If you use the portable version of ComfyUI, right-click your run_nvidia_gpu.bat file and click edit. You need to paste these exact commands right after main.py:
- –lowvram: This is your most important command. It tells ComfyUI to manage your limited video memory carefully.
- –reservevram 1 (or 2): This keeps 1 to 2 gigabytes of memory free for Windows. This step is designed to help prevent your entire computer from crashing. (Note: If you have a larger card and want to simulate an 8GB limit for testing, you can increase this number. For example, I tested this on a 32GB card using –reserve-vram 24 to leave exactly 8GB for ComfyUI.)
- –cache-lru 10: This limits your cache memory usage to prevent unnecessary spikes.
- –preview-method taesd: This changes your live preview to a very lightweight version. If you still get an Out of Memory error later on, you can change this to
--preview-method noneto save even more memory
python main.py --lowvram --reserve-vram 1 --cache-lru 10 --preview-method taesd
The Best Models for a Low VRAM Workflow
You must choose the right model files to save memory. A standard setup will crash an 8GB card, so you need compressed versions.
Use the Distilled Q4_K_M Model First, use the distilled 1.1 Q4_K_M model. This saves a massive amount of VRAM because you do not need to load an extra LoRA file.
Compress with the Gemma 3 GGUF File Next, move to the DualCLIPLoader. Load the Gemma 3 GGUF file. Using the GGUF version compresses a massive AI model down to just 6.14 gigabytes. This is exactly how we force the heavy text encoder to fit inside low VRAM.
You will also need the LTX 2.3 text projection file (2.31 gigabytes) and two VAE files.
Required Low VRAM Patches for ComfyUI
Even with compressed models, you need to manage your memory while the video is actively generating.
You should add a “Low VRAM Patches” group to your ComfyUI workflow.
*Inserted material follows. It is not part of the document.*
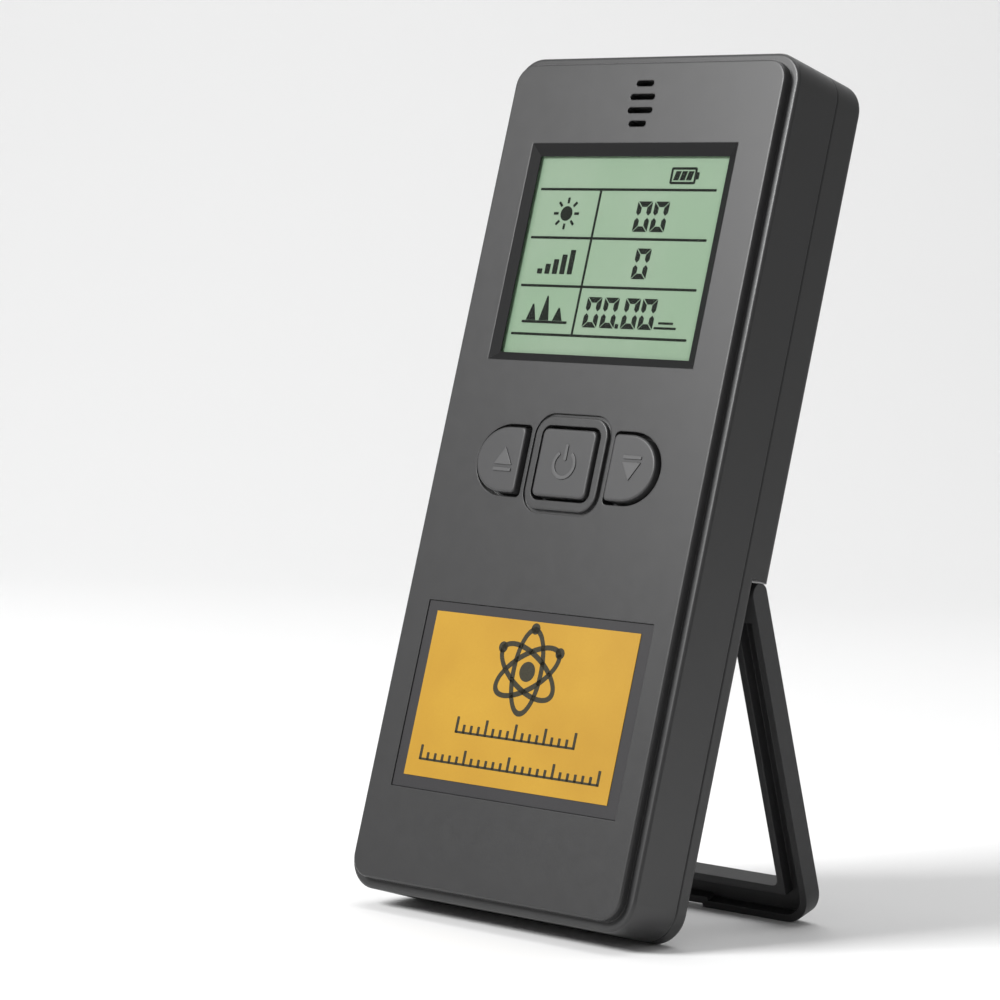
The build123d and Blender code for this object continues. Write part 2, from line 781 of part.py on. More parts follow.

Take your loaded model and pass it through these three patches:
- Sage Attention
- Memory-Efficient Attention
- Chunk Feed-Forward
These nodes reduce your peak memory usage. Because we saved so much memory, you should also add the LTX NAG node to stop the AI from generating bad anatomy.
The Two-Pass Generation Trick (The Secret to 8GB)
This is the most important step. I divide the video generation into two separate passes. If you try to do it all at once, you risk a crash.
Pass 1: Safe Base Generation Bypass the second pass and the upscaler. Set your first pass to do the first six steps.
When you hit run, the text encoder takes about 3.7GB of VRAM, and the prompt section takes about 5.6GB. During the first pass, your VRAM will spike to exactly 8.1GB. This takes about 44 seconds. After it finishes, your VRAM will drop safely back down to around 3.6GB.
Pass 2: Finishing the Video Now, enable the second pass and hit run again.
Because you used the correct cache settings, ComfyUI will not start from the beginning. It starts exactly where the first pass ended. The second pass runs two more steps. It will take around 8GB of VRAM again and finish in about 15 seconds.
How to Upscale Safely Without Crashing
If you want a higher resolution, do not use the built-in ComfyUI upscale section. I tested this, and the VRAM spikes to around 14GB. While it will not fail, it takes a very long time on an 8GB GPU.
Instead, use this better method:
- Download your generated LTX 2.3 video.
- Load that video back into a fresh ComfyUI workflow.
- Use the ‘RTX Video Super Resolution’ node.
This keeps your system fast and prevents your VRAM from overloading.
Bonus Tip: Use –preview-method none
If you still get an Out of Memory error during your generations, you can apply a simple command line trick.
Open your run_nvidia_gpu.bat file, click edit, and paste --preview-method none after your main.py command. This stops ComfyUI from rendering live previews, which saves even more video memory.